Sulu’s sword – silly? Perhaps. But, WANT. I’ve got ideas kicking around in the back of my mind to make the damned thing work IRL (if i can get a functioning prop, that would get me better than halfway there…)
Simon Pegg – amazing as Scott! Solid performance.
Karl Urban – as McCoy, damned fine job. This is only the second movie I’ve seen him in (the first being DOOM) – but he strikes me as an actor to watch.
Chris Pine – Enjoyed him as Kirk, nice not getting the “Shatnerian” enunciation. (Shatner’s Kirk always struck me as a serious version of Maxwell Smart….)
Is it just me, or does Nimoy’s voice get MORE character as he ages?
Most of the ships were “engaged in the Laurentian system” (wherever that is,) which is why there wasn’t much to respond to Vulcan. And they got stomped. Hard.
I’d never seen Ben Cross in anything, but he did a solid job as Sarek (who, as mentioned, went unnamed in dialogue. But, after forty years, I think we could figure it out. Didn’t Amanda go unnamed in dialogue as well?)
In the dorm room scene, Kirk should have brazened it out and stayed put. Uhura was guessing that someone was there (“Pattern of behaviour, your honor,”) but I doubt the character knew. I know that you can brazen something like that out and have better-than-even odds of getting away with it after all – I’ve done it… (Further Deponent Sayeth Not.)
The tribble was in a birdcage on Scott’s desk when they first met him. Nice nod to TOS, I think.

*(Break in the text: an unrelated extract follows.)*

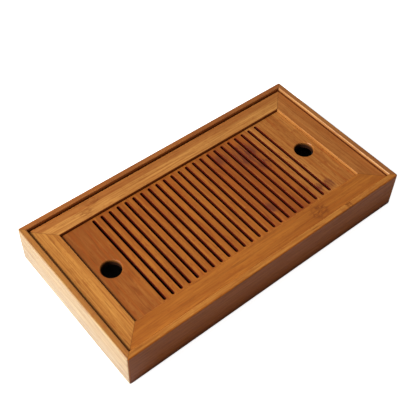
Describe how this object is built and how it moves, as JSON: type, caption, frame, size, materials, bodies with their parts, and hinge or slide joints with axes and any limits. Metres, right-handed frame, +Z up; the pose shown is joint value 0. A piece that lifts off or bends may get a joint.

Chekov may not have been a “transporter expert” so much as a calculus (“mathematics of motion”) prodigy. It’s actually fairly common for ethnic Russians to excel at maths, elevating it to a near-intuitive level. The computer may have had trouble compensating for everything because its logic wasn’t “fuzzy” enough, Chekov could supply that last intuitive leap. (But, constantly having the duty officer dashing off of the bridge would get disconcerting…)
Bruce Greenwood – Very solid performance as CPT Pike. Second movie I’ve seen him in as well (the first being National Treasure.) I found it odd that he’s listed as “usually playing the heavy” – both of the roles I’ve seen him in have seen him playing LEADERS – people you follow because you WANT to, not because you HAVE to. Both of those portrayals put me in mind of my favourite CO from Air Force service.
There’s plenty of humour in military service – but most civilians don’t get it. Soldiers’ humour tends toward the dark and fatalistic – we can’t help it. But, it’s there. I don’t like seeing humourless military shows or movies, since that would be woefully inaccurate. (Considering they’re using military ranks – Naval – we can maintain that Starfleet is a military or quasi-military organisation.)
Engineering sections that look like factory floors & machine rooms! Clean, to be sure, but they still looked “industrial.” I don’t care how much you doll up a machine room, it’s still a bloody MACHINE ROOM, and should look the part!
For an upcoming movie, how about Rosamund Pike as Christine Chapel?